The Probabilistic Apprentice (Graph-EFM): The "Cautious Forecaster"
- How it works: Instead of giving one answer, it says, "Here are five different possible futures, and here is how likely each one is." It uses a "latent variable" (a hidden knob) to generate different scenarios.
- Why it matters: In real life, we never know the future with 100% certainty. This model tells us not just what might happen, but how unsure it is. If the AI is confident, the five scenarios look similar. If it's confused, the scenarios look very different.
- Speed: It's still 20 times faster than the original simulation, even while generating five different futures at once.
4. The "Magic Trick": Keeping Physics Real
One of the biggest challenges in simulating magnetic fields is keeping them "clean." In physics, magnetic field lines must form closed loops; they can't just start or stop in mid-air (a rule called divergence-free).

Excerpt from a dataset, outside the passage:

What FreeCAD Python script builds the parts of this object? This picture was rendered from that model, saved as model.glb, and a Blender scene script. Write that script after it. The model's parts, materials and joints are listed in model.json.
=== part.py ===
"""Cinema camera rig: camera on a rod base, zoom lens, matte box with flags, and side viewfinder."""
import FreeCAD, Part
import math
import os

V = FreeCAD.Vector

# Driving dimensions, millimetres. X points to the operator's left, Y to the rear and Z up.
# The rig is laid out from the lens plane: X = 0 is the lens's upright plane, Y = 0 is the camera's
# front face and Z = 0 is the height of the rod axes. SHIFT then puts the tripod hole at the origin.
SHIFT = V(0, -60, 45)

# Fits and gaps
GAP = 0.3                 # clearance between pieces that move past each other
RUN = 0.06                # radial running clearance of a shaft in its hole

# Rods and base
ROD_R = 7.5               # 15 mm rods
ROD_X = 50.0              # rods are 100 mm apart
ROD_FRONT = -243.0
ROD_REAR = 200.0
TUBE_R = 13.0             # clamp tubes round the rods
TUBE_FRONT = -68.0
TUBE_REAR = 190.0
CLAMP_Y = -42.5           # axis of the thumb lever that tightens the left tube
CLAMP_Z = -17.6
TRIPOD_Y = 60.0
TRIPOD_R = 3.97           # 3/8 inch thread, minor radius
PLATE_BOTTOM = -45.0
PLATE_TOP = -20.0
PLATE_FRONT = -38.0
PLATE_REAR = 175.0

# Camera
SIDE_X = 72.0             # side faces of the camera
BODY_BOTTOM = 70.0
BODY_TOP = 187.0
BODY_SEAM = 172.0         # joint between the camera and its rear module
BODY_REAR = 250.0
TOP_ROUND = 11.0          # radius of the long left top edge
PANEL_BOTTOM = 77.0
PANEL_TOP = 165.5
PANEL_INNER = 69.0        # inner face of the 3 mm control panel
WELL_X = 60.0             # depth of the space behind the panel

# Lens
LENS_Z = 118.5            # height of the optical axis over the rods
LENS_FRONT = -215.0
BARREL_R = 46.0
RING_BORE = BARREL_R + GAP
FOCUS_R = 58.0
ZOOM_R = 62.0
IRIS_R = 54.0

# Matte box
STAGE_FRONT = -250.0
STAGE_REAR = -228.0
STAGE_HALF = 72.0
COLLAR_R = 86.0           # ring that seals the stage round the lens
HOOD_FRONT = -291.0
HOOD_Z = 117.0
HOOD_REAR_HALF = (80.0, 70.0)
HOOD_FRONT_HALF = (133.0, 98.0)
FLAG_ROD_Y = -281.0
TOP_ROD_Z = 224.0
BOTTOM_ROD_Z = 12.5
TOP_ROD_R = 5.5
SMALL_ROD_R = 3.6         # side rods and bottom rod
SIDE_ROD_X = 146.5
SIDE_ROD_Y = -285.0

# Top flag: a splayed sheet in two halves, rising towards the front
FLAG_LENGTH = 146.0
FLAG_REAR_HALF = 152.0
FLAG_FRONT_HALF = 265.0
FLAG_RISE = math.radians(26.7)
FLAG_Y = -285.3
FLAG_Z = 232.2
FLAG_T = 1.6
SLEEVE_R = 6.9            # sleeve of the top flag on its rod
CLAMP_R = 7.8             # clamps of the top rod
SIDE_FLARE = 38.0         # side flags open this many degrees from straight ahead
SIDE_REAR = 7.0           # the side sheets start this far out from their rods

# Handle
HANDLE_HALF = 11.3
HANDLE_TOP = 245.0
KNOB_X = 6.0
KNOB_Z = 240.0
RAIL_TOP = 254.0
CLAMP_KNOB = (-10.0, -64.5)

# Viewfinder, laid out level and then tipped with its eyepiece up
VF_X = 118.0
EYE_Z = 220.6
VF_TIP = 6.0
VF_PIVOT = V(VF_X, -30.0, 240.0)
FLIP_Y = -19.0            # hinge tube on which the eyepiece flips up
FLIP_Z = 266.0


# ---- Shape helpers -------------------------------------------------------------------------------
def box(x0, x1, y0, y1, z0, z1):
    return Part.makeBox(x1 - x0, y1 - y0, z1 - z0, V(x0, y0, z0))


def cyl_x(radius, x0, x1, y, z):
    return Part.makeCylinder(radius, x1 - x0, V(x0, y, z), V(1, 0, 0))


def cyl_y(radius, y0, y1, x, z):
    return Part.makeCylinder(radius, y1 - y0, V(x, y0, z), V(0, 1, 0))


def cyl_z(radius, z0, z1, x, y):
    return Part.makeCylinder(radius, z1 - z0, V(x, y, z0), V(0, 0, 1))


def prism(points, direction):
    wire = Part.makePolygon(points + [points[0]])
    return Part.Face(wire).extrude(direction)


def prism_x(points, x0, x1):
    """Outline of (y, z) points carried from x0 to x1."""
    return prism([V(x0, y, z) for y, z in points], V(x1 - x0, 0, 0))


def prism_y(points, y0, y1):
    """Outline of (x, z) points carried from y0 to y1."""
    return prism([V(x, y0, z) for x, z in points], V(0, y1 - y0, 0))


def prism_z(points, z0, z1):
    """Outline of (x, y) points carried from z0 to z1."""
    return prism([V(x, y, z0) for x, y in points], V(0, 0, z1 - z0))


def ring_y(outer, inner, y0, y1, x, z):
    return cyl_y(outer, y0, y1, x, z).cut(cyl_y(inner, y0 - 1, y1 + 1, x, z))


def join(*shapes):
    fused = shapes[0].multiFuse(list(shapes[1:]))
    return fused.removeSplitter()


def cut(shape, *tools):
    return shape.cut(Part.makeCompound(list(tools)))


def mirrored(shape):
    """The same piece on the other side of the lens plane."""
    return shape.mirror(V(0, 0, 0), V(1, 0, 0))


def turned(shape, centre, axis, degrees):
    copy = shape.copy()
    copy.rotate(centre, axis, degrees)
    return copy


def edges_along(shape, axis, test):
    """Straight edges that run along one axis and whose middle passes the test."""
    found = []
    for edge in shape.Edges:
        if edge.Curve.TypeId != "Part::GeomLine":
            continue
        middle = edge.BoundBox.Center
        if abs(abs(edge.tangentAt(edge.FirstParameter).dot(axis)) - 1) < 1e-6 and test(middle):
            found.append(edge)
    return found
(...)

- The Analogy: Imagine drawing a river on a map. The water must flow in a continuous line. If your AI accidentally draws a river that just ends in a field, it breaks the laws of physics.
- The Fix: The researchers added a "penalty score" to the AI's training. If the AI draws a magnetic river that ends abruptly, it gets a "failing grade." This forces the AI to learn the correct physics rules, ensuring the magnetic fields stay realistic.
5. Where the AI Struggles: The "Zero" Problem
The AI is great at predicting big, active areas like the bow shock (where the solar wind hits Earth) and the magnetotail (the long tail of the magnetic shield).
- The Glitch: However, the simulation is 2D (flat), which means some variables (like the magnetic field pointing "sideways") are almost always zero in most of the map.
- The Metaphor: Imagine trying to teach a child to predict the weather in a desert where it never rains. If the child guesses "a little rain" just to be safe, they are technically wrong, even if they are trying to be helpful. The AI sometimes struggles with these "zero" areas, adding tiny, fake wiggles where there should be nothing.
- The Future: The authors admit that to fix this, they need to move to 3D simulations (adding depth), just like moving from a flat map to a globe.
6. Why This Matters
This research is a game-changer for Space Weather Forecasting.
- Before: Scientists could run maybe one simulation a day.
- Now: With these AI surrogates, they can run thousands of simulations in the time it takes to brew a cup of coffee.
- The Goal: This allows us to create "ensemble forecasts" (like the weather channel showing a 60% chance of rain). We can finally answer questions like, "If a massive solar storm hits tomorrow, what are the odds it will knock out our satellites?"
Summary
The authors built a super-fast AI that learned to mimic a complex physics simulation of Earth's magnetic shield.
- It is 100x faster than the original.
- It can predict multiple possible futures to show us the risks.
- It respects the laws of physics (mostly).
- It opens the door to real-time space weather warnings, helping protect our satellites and power grids from the Sun's fury.
It's like upgrading from a hand-drawn map to a GPS that not only shows you the route but also predicts traffic jams before they happen, all while running on a smartphone instead of a supercomputer.